If you have the chance today to read Psalm 104 you’ll see the same type of attempt to put into words the height, breadth, and magnitude of God’s power. The writer of Psalm 104 uses the imagery of God wrapping Himself in light as with a garment and stretching out the heavens like a tent…also making the clouds His chariot and riding on the wings of the wind. Both Scriptures try to put into words what can’t be explained by words…for we don’t have the means to illustrate exactly who God is and His infinite power, wisdom, and might. So all we can do is praise Him! Or as Psalm 104 says, “I will sing to the Lord all my life; I will sing praise to My God as long as I live.”
Jeremiah was not popular among the people of Judah! His message from the Lord was primarily one of judgment, which lead to his life often being threatened. During his over 40 years of ministry Jeremiah often implored God to protect him…”Remember me, O Lord; remember me and care for me.” (Jeremiah 15:15) and “Let my persecutors be put to shame, but keep me from shame; let them be terrified, but keep me from terror.” (Jeremiah 17:18) Jeremiah had learned to put his absolute trust in God regardless of what the circumstances looked like around him…for he had discovered there’s no safer place to be than in the very center of God’s Will.
Maybe you were the child that all your parents had to do was look at you sternly and you stopped misbehaving. Or maybe it took much more effort from your parents before it finally sunk in that what you were doing was wrong. Parents correct their children out of the love they have for them, not because they want to be mean, but because they want only the best for them. Our Heavenly Father does the same for us. Deuteronomy 8:5 says, “Know then in your heart that as a man disciplines his son, so the Lord your God disciplines you.” When we can view difficulties in our life as loving correction from God rather than just punishment…our entire spiritual perspective and faith will be impacted and increased.
How do we go about increasing our faith? First, it’s about believing and accepting the Gospel Message…that Jesus came to save and redeem us from eternal punishment by His life, death and resurrection. Secondly, our faith is built up every time we trust and obey God and then see Him working in our life. Thus, over time, our faith increases, like layers of bricks being built up to form a strong wall. Finally, with that increasing faith comes a confidence that there’s nothing impossible for God.
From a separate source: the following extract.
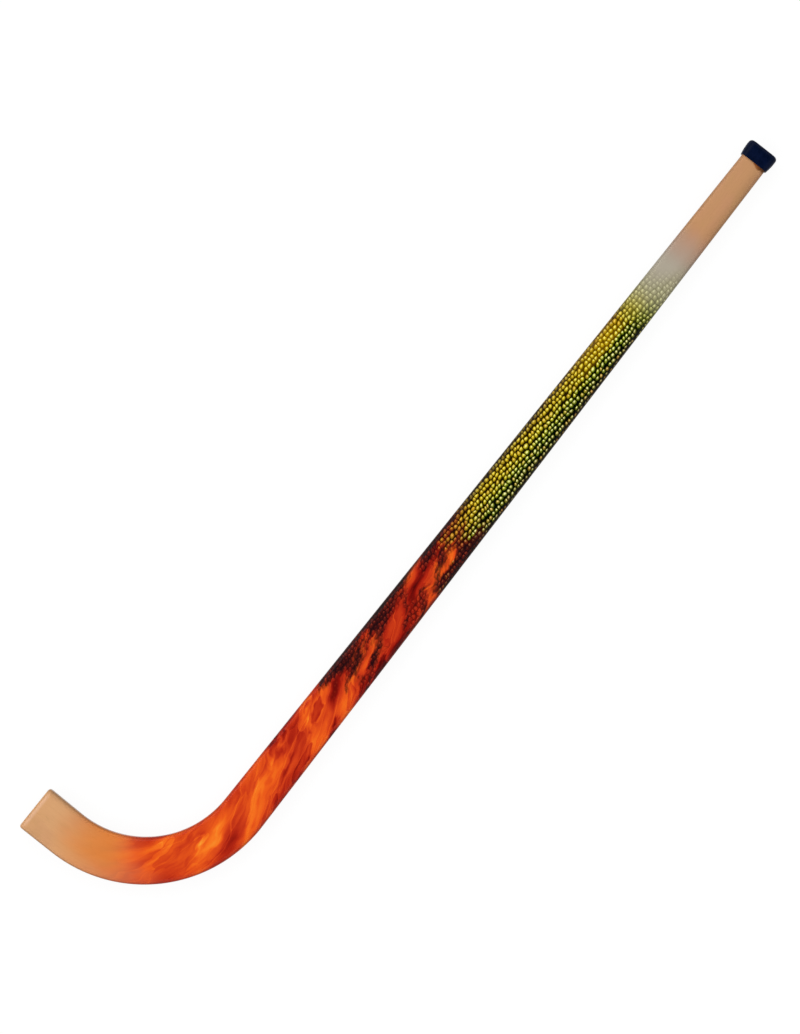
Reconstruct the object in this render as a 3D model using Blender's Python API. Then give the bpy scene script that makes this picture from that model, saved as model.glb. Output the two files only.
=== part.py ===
"""Laminated rink hockey stick, lying on its back with the shaft along X and the toe turned towards +Y.

The core is a pack of wood strips bent side by side round one form, so every strip follows the hook at its own
distance from the centreline. The outline tapers towards the butt, and cutting the pack to that taper brings the
outer strips to a feathered end one after another up the shaft. A thin laminate skin covers each flat face, and a
flared moulded cap closes the butt.
"""

import math

import bmesh
import bpy
from mathutils import Vector

MM = 0.001

# Centreline, from the butt's end round the hook to the toe's end
SHAFT_LENGTH = 832 * MM
BEND_RADIUS = 124 * MM
BEND_ANGLE = math.radians(90.7)
TOE_LENGTH = 41 * MM
BEND_LENGTH = BEND_RADIUS * BEND_ANGLE
STICK_LENGTH = SHAFT_LENGTH + BEND_LENGTH + TOE_LENGTH

# Width across the flat face, and the section
BUTT_WIDTH = 27.5 * MM
HEEL_WIDTH = 45.8 * MM
MID_BEND_WIDTH = 46.7 * MM
TOE_WIDTH = 48.5 * MM
HALF_THICKNESS = 9 * MM
EDGE_RADIUS = 5 * MM
TOE_CORNER_RADIUS = 3 * MM

# Bent strips: strip 1 lies along the inside of the hook and the last along the outside
STRIP_COUNT = 11
STRIP_PITCH = 4.45 * MM
GLUE_LINE = 0.3 * MM
FEATHERED_END = 0.3 * MM
CENTRE_STRIP = (STRIP_COUNT + 1) // 2
STRIPS_CLEAR_OF_EDGES = 1

# Laminate skins on the two flat faces
SKIN_THICKNESS = 0.8 * MM
SKIN_EDGE_THICKNESS = 0.25 * MM
CORE_HALF_THICKNESS = HALF_THICKNESS - SKIN_THICKNESS - GLUE_LINE

# Butt cap, measured from its open lip to its closed end
CAP_LENGTH = 17.7 * MM
CAP_END_WALL = 4.1 * MM
CAP_LIP_WALL = 1.3 * MM
CAP_FIT = 0.3 * MM
CAP_FLARE = 1.2 * MM
CAP_FLARE_LENGTH = 11 * MM
CAP_END_ROUNDING = 3.8 * MM
CAP_LIP_ROUNDING = 0.5 * MM
CAP_LIP_AT = CAP_LENGTH - CAP_END_WALL - CAP_FIT
CAP_SEAT_LENGTH = CAP_LIP_AT + CAP_FIT
CAP_SEAT_RELIEF = 0.15 * MM
CAP_HALF_THICKNESS = HALF_THICKNESS + CAP_FIT + CAP_LIP_WALL + CAP_FLARE

# Steps of the lofts
SHAFT_STEPS = 14
BEND_STEPS = 32
TOE_END_STEPS = 4
EDGE_STEPS = 4
SKIN_EDGE_STEPS = 2
CAP_CORNER_STEPS = 6
CAP_LIP_STEPS = 2
CAP_FLARE_STEPS = 4
CAP_ROUNDING_STEPS = 5

# Colours and roughness of the finished surfaces
ASH_COLOURS = ((0.60, 0.36, 0.18, 1), (0.52, 0.30, 0.14, 1))
PRINTED_COLOUR = (0.72, 0.19, 0.03, 1)
CAP_COLOUR = (0.002, 0.006, 0.027, 1)
LACQUER_ROUGHNESS = 0.35
CAP_ROUGHNESS = 0.55


def remove_all_objects():
    for old in list(bpy.data.objects):
        bpy.data.objects.remove(old)


def material(name, colour, roughness):
    made = bpy.data.materials.new(name)
    made.use_nodes = True
    shader = made.node_tree.nodes["Principled BSDF"]
    shader.inputs["Base Color"].default_value = colour
    shader.inputs["Roughness"].default_value = roughness
    shader.inputs["Metallic"].default_value = 0.0
    return made


def unplaced_centreline(along):
    """The centreline's point and its normal away from the hook's centre, with that centre at the origin."""
    turned = (along - SHAFT_LENGTH) / BEND_RADIUS
    angle = min(max(turned, 0.0), BEND_ANGLE)
    outward = Vector((-math.sin(angle), -math.cos(angle)))
    forward = Vector((-math.cos(angle), math.sin(angle)))
    straight = (turned - angle) * BEND_RADIUS
    return outward * BEND_RADIUS + forward * straight, outward


def half_width(along):
    """Half the stick's width, which tapers up the shaft and rounds off at the toe's two corners."""
    knots = (
        (0.0, BUTT_WIDTH),
        (SHAFT_LENGTH, HEEL_WIDTH),
        (SHAFT_LENGTH + BEND_LENGTH / 2, MID_BEND_WIDTH),
        (STICK_LENGTH, TOE_WIDTH),
    )
    width = TOE_WIDTH
    for (start, first), (end, last) in zip(knots, knots[1:]):
        if along <= end:
            width = first + (last - first) * (along - start) / (end - start)
            break
    corner = max(0.0, TOE_CORNER_RADIUS - (STICK_LENGTH - along))
    rounded_off = TOE_CORNER_RADIUS - math.sqrt(TOE_CORNER_RADIUS**2 - corner**2)
    return width / 2 - rounded_off


def frame_centre():
    """The middle of the stick's extents, which is put at the row's origin."""
    samples = 2000
    points = [Vector(unplaced_centreline(CAP_LIP_AT - CAP_LENGTH)[0])]
    for step in range(samples + 1):
        along = STICK_LENGTH * step / samples
        point, outward = unplaced_centreline(along)
        points += [point + outward * half_width(along), point - outward * half_width(along)]
    lows = [min(p[axis] for p in points) for axis in (0, 1)]
    highs = [max(p[axis] for p in points) for axis in (0, 1)]
    return Vector(((lows[0] + highs[0]) / 2, (lows[1] + highs[1]) / 2))


FRAME_CENTRE = frame_centre()


def place(along, across, up):
    """The row-frame point at a distance along the centreline, across it towards the outside, and above mid-plane."""
    point, outward = unplaced_centreline(along)
    flat = point + outward * across - FRAME_CENTRE
    return Vector((flat.x, flat.y, up + CAP_HALF_THICKNESS))


def half_height(along, across):
    """Half the stick's thickness at a point: rounded towards the edges and the toe's end, and sanded down
    towards the butt's end where the cap sits.
    """
    seat = CAP_SEAT_RELIEF * max(0.0, 1 - along / CAP_SEAT_LENGTH)
    from_side = max(0.0, EDGE_RADIUS - (half_width(along) - abs(across)))
    from_end = max(0.0, EDGE_RADIUS - (STICK_LENGTH - along))
    run = min(EDGE_RADIUS, math.hypot(from_side, from_end))
    return HALF_THICKNESS - seat - EDGE_RADIUS + math.sqrt(EDGE_RADIUS**2 - run**2)


def quarter_turn(steps):
    """Angles from 0 to 90 degrees."""
    return [math.pi / 2 * step / steps for step in range(steps + 1)]


def body_stations():
    """Distances along the centreline from the butt to where the toe's end starts to round over."""
    shaft = [0.0, CAP_SEAT_LENGTH] + [SHAFT_LENGTH * step / SHAFT_STEPS for step in range(1, SHAFT_STEPS)]
    bend = [SHAFT_LENGTH + BEND_LENGTH * step / BEND_STEPS for step in range(BEND_STEPS + 1)]
    return shaft + bend


def new_object(name, mesh_maker, surface):
    """A named object from a bmesh, with outward faces and sharp creases kept."""
    mesh = bpy.data.meshes.new(name)
    bmesh.ops.recalc_face_normals(mesh_maker, faces=mesh_maker.faces)
    mesh_maker.to_mesh(mesh)
    mesh_maker.free()
    mesh.materials.append(surface)
    mesh.shade_smooth()
    mesh.set_sharp_from_angle(angle=math.radians(30))
    made = bpy.data.objects.new(name, mesh)
    bpy.context.scene.collection.objects.link(made)
    return made


def loft(name, rings, surface):
    """A closed solid through rings of equally many points, with its first and last ring capped."""
    maker = bmesh.new()
    loops = [[maker.verts.new(point) for point in ring] for ring in rings]
    for lower, upper in zip(loops, loops[1:]):
        count = len(lower)
        for index in range(count):
            following = (index + 1) % count
            maker.faces.new((lower[index], lower[following], upper[following], upper[index]))
    maker.faces.new(loops[0])
    maker.faces.new(loops[-1])
    return new_object(name, maker, surface)


def strip_span(number, along):
    """The strip's inner and outer limits across the stick, cut to the stick's outline there."""
    middle = (number - CENTRE_STRIP) * STRIP_PITCH
    reach = (STRIP_PITCH - GLUE_LINE) / 2
    edge = half_width(along)
    return max(middle - reach, -edge), min(middle + reach, edge)


def feathered_end(number):
    """Where the taper of the shaft has cut the strip down to its feathered end, or the butt if it never does."""
    offset = abs(number - CENTRE_STRIP) * STRIP_PITCH
    width_left = 2 * (offset - (STRIP_PITCH - GLUE_LINE) / 2 + FEATHERED_END)
    taper = (HEEL_WIDTH - BUTT_WIDTH) / SHAFT_LENGTH
    return max(0.0, (width_left - BUTT_WIDTH) / taper)


def strip_section(number, along):
    """The strip's outline at one station: flat between the skins, and rounded where it reaches the edge."""
    low, high = strip_span(number, along)
    steps = EDGE_STEPS if abs(number - CENTRE_STRIP) > STRIPS_CLEAR_OF_EDGES else 1
    shares = [math.sin(angle) for angle in quarter_turn(steps)]
    across = [low + (high - low) * share for share in shares]
    if number < CENTRE_STRIP:
        across = [high + (low - high) * share for share in shares]
    heights = [min(CORE_HALF_THICKNESS, half_height(along, n)) for n in across]
    top = [place(along, n, height) for n, height in zip(across, heights)]
    underside = [place(along, n, -height) for n, height in zip(across, heights)]
    return top + underside[::-1]


def wood_strip(number):
    ash = material(f"lacquered ash {number}", ASH_COLOURS[number % 2], LACQUER_ROUGHNESS)
    start = feathered_end(number)
    toe_end = [STICK_LENGTH - EDGE_RADIUS * (1 - math.sin(a)) for a in quarter_turn(TOE_END_STEPS)]
    stations = [start] + [s for s in body_stations() if s > start + FEATHERED_END] + toe_end
    rings = [strip_section(number, along) for along in stations]
    return loft(f"lamella_{number:02d}", rings, ash)


def skin_section(along, side):
    """A face skin's outline at one station, feathered down over the rounded edges."""
    drop = SKIN_THICKNESS - SKIN_EDGE_THICKNESS
    full_reach = math.sqrt(EDGE_RADIUS**2 - (EDGE_RADIUS - drop) ** 2)
    from_end = max(0.0, EDGE_RADIUS - (STICK_LENGTH - along))
    reach = math.sqrt(full_reach**2 - from_end**2)
    flat = half_width(along) - EDGE_RADIUS
    half = [flat + reach * step / SKIN_EDGE_STEPS for step in range(SKIN_EDGE_STEPS + 1)]
    across = [-n for n in reversed(half)] + half
    outside = [place(along, n, side * half_height(along, n)) for n in across]
    inner_height = side * (HALF_THICKNESS - SKIN_THICKNESS)
    inside = [place(along, n, inner_height) for n in (across[-1], across[0])]
    return outside + inside


def face_skin(name, side):
    printed = material(name.replace("_", " ") + " print", PRINTED_COLOUR, LACQUER_ROUGHNESS)
    drop = SKIN_THICKNESS - SKIN_EDGE_THICKNESS
    full_reach = math.sqrt(EDGE_RADIUS**2 - (EDGE_RADIUS - drop) ** 2)
    rounding_starts = STICK_LENGTH - EDGE_RADIUS
    last_turn = math.radians(80)
    toe_end = [rounding_starts + full_reach * math.sin(last_turn * step / 3) for step in range(4)]
    rings = [skin_section(along, side) for along in body_stations() + toe_end]
    return loft(name, rings, printed)


def rounded_rectangle(along, half_across, half_up, radius):
    """A ring round the shaft's axis, with the corner arcs' points evenly turned."""
    points = []
    for corner, (side, rise) in enumerate(((1, 1), (-1, 1), (-1, -1), (1, -1))):
        for angle in quarter_turn(CAP_CORNER_STEPS):
            turned = angle + corner * math.pi / 2
            across = side * (half_across - radius) + radius * math.cos(turned)
            up = rise * (half_up - radius) + radius * math.sin(turned)
            points.append(place(along, across, up))
    return points


def butt_cap():
    """A flared socket over the shaft's end: from its floor out to the lip, then up the outside to the closed end."""
    moulding = material("navy moulding", CAP_COLOUR, CAP_ROUGHNESS)
    socket_radius = EDGE_RADIUS + CAP_FIT
    closed_end = CAP_LIP_AT - CAP_LENGTH

    def outer_ring(along, growth):
        """The outside, grown from its size at the lip."""
        wall = CAP_LIP_WALL + growth
        lip_across = half_width(CAP_LIP_AT) + CAP_FIT
        return rounded_rectangle(along, lip_across + wall, HALF_THICKNESS + CAP_FIT + wall, socket_radius + wall)

    rings = [
        rounded_rectangle(along, half_width(along) + CAP_FIT, HALF_THICKNESS + CAP_FIT, socket_radius)
        for along in (-CAP_FIT, CAP_LIP_AT)
    ]
    for angle in quarter_turn(CAP_LIP_STEPS):
        along = CAP_LIP_AT - CAP_LIP_ROUNDING * (1 - math.cos(angle))
        rings.append(outer_ring(along, CAP_LIP_ROUNDING * (math.sin(angle) - 1)))
    flare_run = CAP_FLARE_LENGTH - CAP_LIP_ROUNDING
    for step, angle in enumerate(quarter_turn(CAP_FLARE_STEPS)[1:], start=1):
        along = CAP_LIP_AT - CAP_LIP_ROUNDING - flare_run * step / CAP_FLARE_STEPS
        rings.append(outer_ring(along, CAP_FLARE * math.sin(angle)))
    for angle in quarter_turn(CAP_ROUNDING_STEPS):
        along = closed_end + CAP_END_ROUNDING * (1 - math.sin(angle))
        rings.append(outer_ring(along, CAP_FLARE - CAP_END_ROUNDING * (1 - math.cos(angle))))
    return loft("butt_cap", rings, moulding)


def main():
    remove_all_objects()
    for number in range(1, STRIP_COUNT + 1):
        wood_strip(number)
    face_skin("front_skin", 1)
    face_skin("back_skin", -1)
    butt_cap()


main()
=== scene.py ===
import math

import bmesh
import bpy
from mathutils import Matrix, Vector


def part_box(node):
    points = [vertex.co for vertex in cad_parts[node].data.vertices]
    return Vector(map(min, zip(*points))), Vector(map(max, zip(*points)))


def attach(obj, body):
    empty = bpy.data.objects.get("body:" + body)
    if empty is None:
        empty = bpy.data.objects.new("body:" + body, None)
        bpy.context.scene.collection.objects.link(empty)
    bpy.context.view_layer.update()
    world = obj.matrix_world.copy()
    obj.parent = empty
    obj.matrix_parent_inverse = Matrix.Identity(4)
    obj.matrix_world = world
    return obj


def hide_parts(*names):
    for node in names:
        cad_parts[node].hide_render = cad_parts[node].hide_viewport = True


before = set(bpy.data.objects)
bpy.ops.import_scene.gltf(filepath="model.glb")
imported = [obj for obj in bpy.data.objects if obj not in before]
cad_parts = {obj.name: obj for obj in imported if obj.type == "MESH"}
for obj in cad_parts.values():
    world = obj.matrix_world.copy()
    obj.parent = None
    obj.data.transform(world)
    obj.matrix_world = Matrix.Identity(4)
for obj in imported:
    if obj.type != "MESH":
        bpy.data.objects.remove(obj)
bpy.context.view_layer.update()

MM = 0.001

# Centreline and section of the stick, as in its construction
SHAFT_LENGTH = 832 * MM
BEND_RADIUS = 124 * MM
BEND_ANGLE = math.radians(90.7)
TOE_LENGTH = 41 * MM
BEND_LENGTH = BEND_RADIUS * BEND_ANGLE
STICK_LENGTH = SHAFT_LENGTH + BEND_LENGTH + TOE_LENGTH
BUTT_WIDTH = 27.5 * MM
HEEL_WIDTH = 45.8 * MM
MID_BEND_WIDTH = 46.7 * MM
TOE_WIDTH = 48.5 * MM
EDGE_RADIUS = 5 * MM
STRIP_PITCH = 4.45 * MM

# The print and lacquer stand this far proud of the solids, and the cap's socket clears them
FILM = 0.1 * MM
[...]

God has promised a crown of life to those who endure trials. But when we find ourselves in the middle of a life altering trial, it’s too easy to walk in unbelief. But unfortunately, the maturing of our faith comes most times in the valleys not the mountain-tops. For it’s in the dark, scary valleys that we come to the end of ourselves and finally look to God.
We may not understand the circumstances…but You do Lord. We may be overwhelmed by what we see…but we have faith that You remain in control…for we are the work of Your loving hands. We thank You that You are a righteous and holy God…full of kindness and faithfulness towards Your people. And so we will be still and put all our trust in You today.
Throughout the Book of James we see him arguing the difference between faith and active faith. Just believing in God, he says, isn’t enough…for even the demons believe in God. (James 2:19) What the Lord demands from us is to demonstrate our inward trust in Him by outward actions. In other words, to not only hear His Word, but put it into practice. For faith without works is considered dead and accomplishes nothing for the Kingdom of God.
This verse hinges on our faith and trust in God. For when we ask God for something, we must trust that He’ll give us what’s the very best according to His Will. When we seek, we must have faith that we’ll find His perfect plan and purpose for our life. And when we knock, we must be confident to walk through the door He opens for us.
This story about the boy and the evil spirit was important enough to be in three of the four New Testament accounts by the disciples. Matthew, Mark and Luke all give slightly different takes on this event, but the main thought rang true throughout all three…the disciples couldn’t heal the boy on their own. But instead of admitting defeat, giving up, or walking away, they came to Jesus searching for answers. In Matthew 21:21 Jesus replied to their inquiry by telling them, “I tell you the truth, if you have faith and do not doubt…” Doubt is being double-minded or having a divided mind. So when we doubt, we sway back and forth between faith and fear…never achieving full confidence and trust in what God can do. But just like the disciples, if we will go to Jesus admitting our shortcomings, He will speak truth in order to dispel our doubt. And if, like the boy’s father we ask Jesus to, ” Help me overcome my unbelief!” He will show us the way.
These verses come from a Song of Praise David sang to the Lord after God had delivered him from the hand of all his enemies. Out of David’s heart came thanksgiving for God’s steadfastness…even in the face of calamity. And the deep-seated trust David had in God is not only evident here, but elsewhere when he declared, “I will fear no evil, for You are with me.” (Psalm 23:4) David was able to turn fear into faith by keeping his eyes on God and not his situation.